Beginning with the first line below, please repeat the material exactly, ending with the line that includes "EAR_GAP = 0.0062".

----

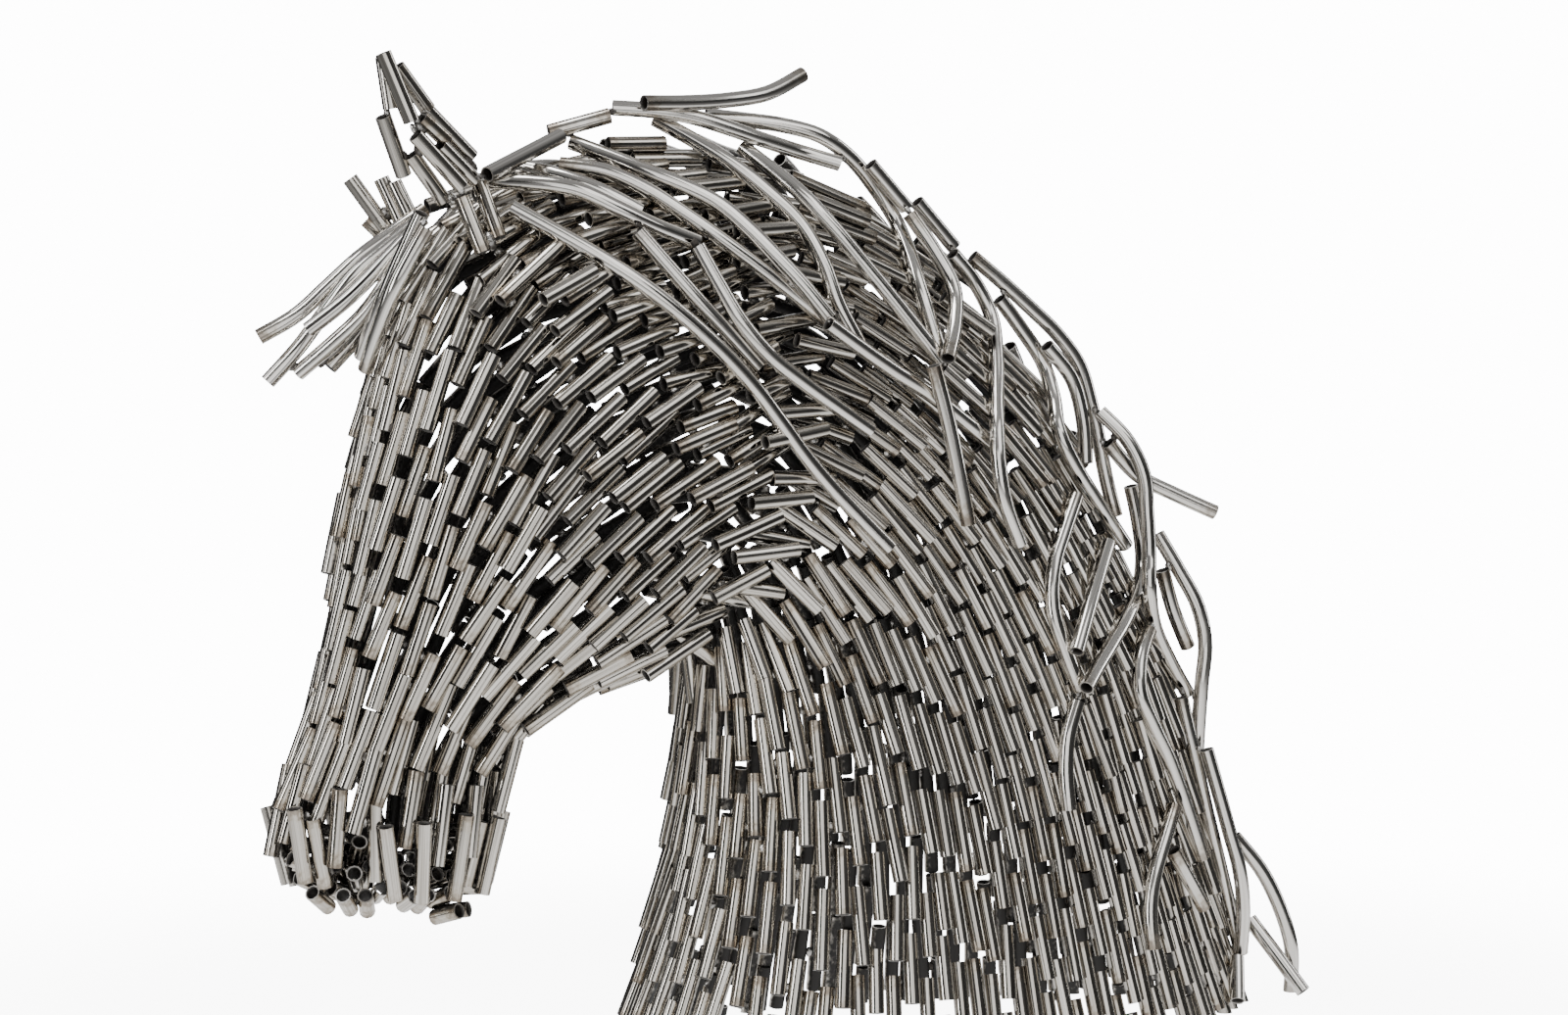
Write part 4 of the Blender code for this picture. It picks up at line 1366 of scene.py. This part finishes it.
bm = bmesh.new()
pairs = neighbour_pairs(BEAD_REACH)
first, second = pairs[:, 0], pairs[:, 1]
gaps, _, _, _ = nearest_gaps(tails[first], heads[first], tails[second], heads[second])
count = 0
for (i, j), gap in zip(pairs, gaps):
    if gap > TOUCHING or chance.uniform() > WELDED_SHARE:
        continue
    way = heads[i] - tails[i]
    length = np.linalg.norm(way)
    way = way / length
    along = np.sort([float((end - tails[i]) @ way) for end in (tails[j], heads[j])])
    low, high = max(along[0], 0.0), min(along[1], length)
    if high - low < SHORTEST_GROOVE:
        continue
    at = low + (high - low) * float(chance.choice([0.22, 0.78]))
    here = tails[i] + way * at
    other_way = unit(heads[j] - tails[j])
    there = tails[j] + other_way * float((here - tails[j]) @ other_way)
    out = unit(outs[i] + outs[j])
    shown = chance.uniform() < SHOWN_SHARE
    depth = SHOWN_DEPTH if shown else HIDDEN_DEPTH
    size = float(chance.uniform(0.0022, 0.0034)) * (1.0 if shown else 1.15)
    middle = (here + there) / 2 + out * depth * TUBE_RADIUS
    if middle[2] > size * 1.3:
        add_bead(bm, middle, way, out, size)
        count += 1
as_piece(bm, "shell_welds", (weld_steel,), "short_tube_steel", "head_and_neck")
print("beads between short tubes:", count)

# %% Beads that hold the ears together
EAR_GAP = 0.0062


def weld_ear(bm, ends):
    """Beads where the ear's tubes pass near each other."""
    ends = np.array(ends)
    count = 0
    for i in range(len(ends)):
        for j in range(i):
            one, other = ends[i:i + 1], ends[j:j + 1]
            gaps, apart, s, _ = nearest_gaps(one[:, 0], one[:, 1], other[:, 0], other[:, 1])
            room = gaps[0] - TUBE_DIAMETER
            if room > EAR_GAP:
                continue
            way = ends[i, 1] - ends[i, 0]
            middle = ends[i, 0] + way * s[0] - apart[0] / 2
            size = max(room, 0.0) / 2 + float(chance.uniform(0.0032, 0.0042))
            out = apart[0] / gaps[0] if gaps[0] > 1e-6 else TOWARDS_VIEWER
            add_bead(bm, middle, way, out, size)
            count += 1
    return count


bm = bmesh.new()
print("beads in the ears:", weld_ear(bm, near_ear), weld_ear(bm, far_ear))
as_piece(bm, "ear_welds", (weld_steel,), "short_tube_steel", "left_ear", "right_ear")

# %% Beads on the long tubes
LONG_TOUCHING = TUBE_DIAMETER + 0.0022

bm = bmesh.new()
lines = list(long_lines.values())
count = 0
for k, line in enumerate(lines):
    for other in lines[:k] + near_ear + far_ear:
        other = np.array(other)
        a0, a1, b0, b1 = line[:-1], line[1:], other[:-1], other[1:]
        p, q = np.repeat(np.arange(len(a0)), len(b0)), np.tile(np.arange(len(b0)), len(a0))
        gaps, apart, s, t = nearest_gaps(a0[p], a1[p], b0[q], b1[q])
        best = int(np.argmin(gaps))
        if gaps[best] > LONG_TOUCHING:
            continue
        here = a0[p[best]] + (a1[p[best]] - a0[p[best]]) * s[best]
        way = a1[p[best]] - a0[p[best]]
        middle = here - apart[best] / 2
        add_bead(bm, middle, way, apart[best] / gaps[best], float(chance.uniform(0.0028, 0.0042)))
        count += 1
as_piece(bm, "mane_welds", (weld_steel,), "long_tube_steel")
print("beads on long tubes:", count)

----

■ **The reply**
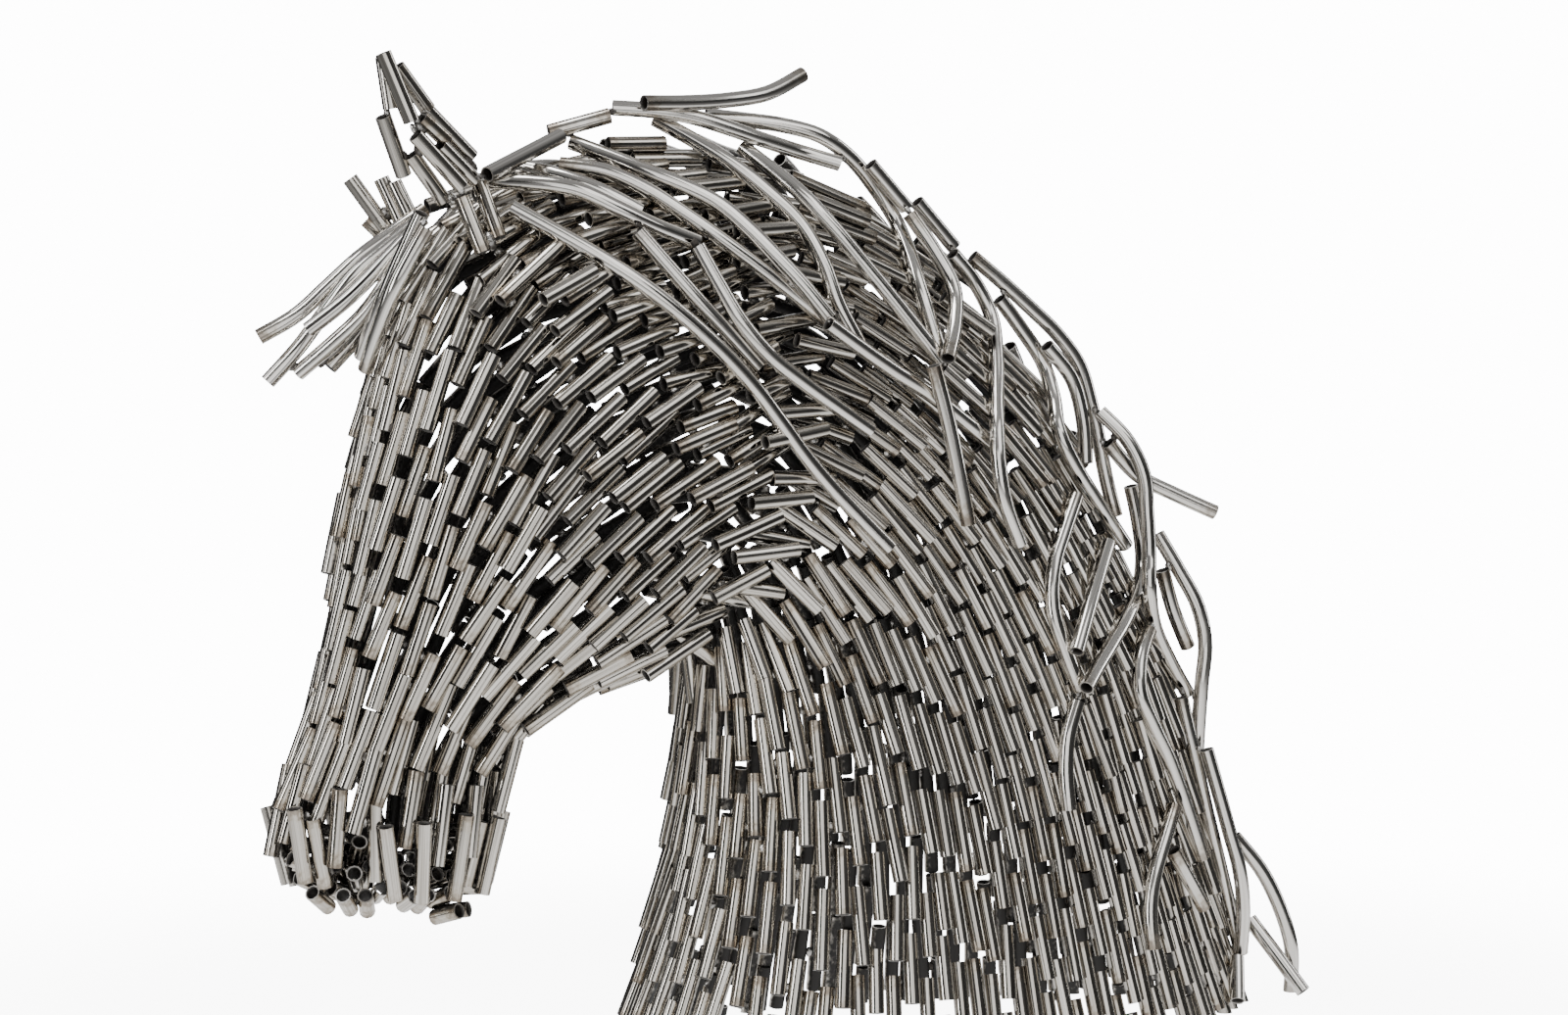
Write part 4 of the Blender code for this picture. It picks up at line 1366 of scene.py. This part finishes it.
bm = bmesh.new()
pairs = neighbour_pairs(BEAD_REACH)
first, second = pairs[:, 0], pairs[:, 1]
gaps, _, _, _ = nearest_gaps(tails[first], heads[first], tails[second], heads[second])
count = 0
for (i, j), gap in zip(pairs, gaps):
    if gap > TOUCHING or chance.uniform() > WELDED_SHARE:
        continue
    way = heads[i] - tails[i]
    length = np.linalg.norm(way)
    way = way / length
    along = np.sort([float((end - tails[i]) @ way) for end in (tails[j], heads[j])])
    low, high = max(along[0], 0.0), min(along[1], length)
    if high - low < SHORTEST_GROOVE:
        continue
    at = low + (high - low) * float(chance.choice([0.22, 0.78]))
    here = tails[i] + way * at
    other_way = unit(heads[j] - tails[j])
    there = tails[j] + other_way * float((here - tails[j]) @ other_way)
    out = unit(outs[i] + outs[j])
    shown = chance.uniform() < SHOWN_SHARE
    depth = SHOWN_DEPTH if shown else HIDDEN_DEPTH
    size = float(chance.uniform(0.0022, 0.0034)) * (1.0 if shown else 1.15)
    middle = (here + there) / 2 + out * depth * TUBE_RADIUS
    if middle[2] > size * 1.3:
        add_bead(bm, middle, way, out, size)
        count += 1
as_piece(bm, "shell_welds", (weld_steel,), "short_tube_steel", "head_and_neck")
print("beads between short tubes:", count)

# %% Beads that hold the ears together
EAR_GAP = 0.0062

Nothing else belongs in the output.